One of the midwives who was accused of providing fraudulent birth certificates in the 1990s admitted in an interview that in two cases she accepted money to provide fake documents. She said she helped deliver 600 babies in south Texas, many of them now being denied passports. Those birth certificates were issued by the state of Texas, with the midwife’s name listed under “birth attendant.”
“I know that they are suffering now, but it’s out of my control,” she said, speaking on the condition of anonymity because of the sensitivity of her admission.
For those who have received passport denials from the government, it affects not only their travel plans but their sense of identity as Americans.
One woman who has been denied, named Betty, said she had tried to get a passport to visit her grandfather as he was dying in Mexico. She went to a passport office in Houston, where government officials denied her request and questioned whether she had been born in the United States.
“You’re getting questioned on something so fundamentally you,” said Betty, who also spoke on the condition of anonymity because of concerns about immigration enforcement.

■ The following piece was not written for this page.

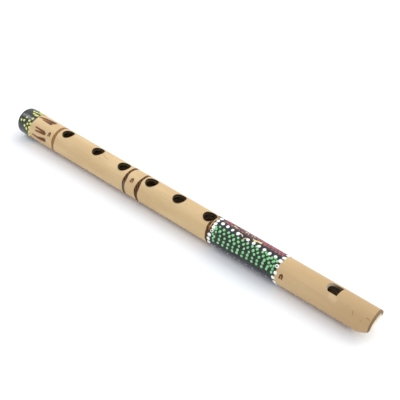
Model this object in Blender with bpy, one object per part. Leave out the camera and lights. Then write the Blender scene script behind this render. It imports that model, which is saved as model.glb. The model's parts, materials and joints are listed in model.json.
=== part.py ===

The denials are happening at a time when Trump has been lobbying for stricter federal voter identification rules, which would presumably affect the same people who are now being denied passports — almost all of them Latino, living in a heavily Democratic sliver of Texas.
“That’s where it gets scary,” Diez said.
For now, passport applicants who are able to afford the legal costs are suing the federal government over their passport denials. Eventually, the applicants typically win those cases, after government attorneys raise a series of sometimes bizarre questions about their birth.
“For a while, we had attorneys asking the same question: ‘Do you remember when you were born?’ ” Diez said. “I had to promise my clients that it wasn’t a trick question.”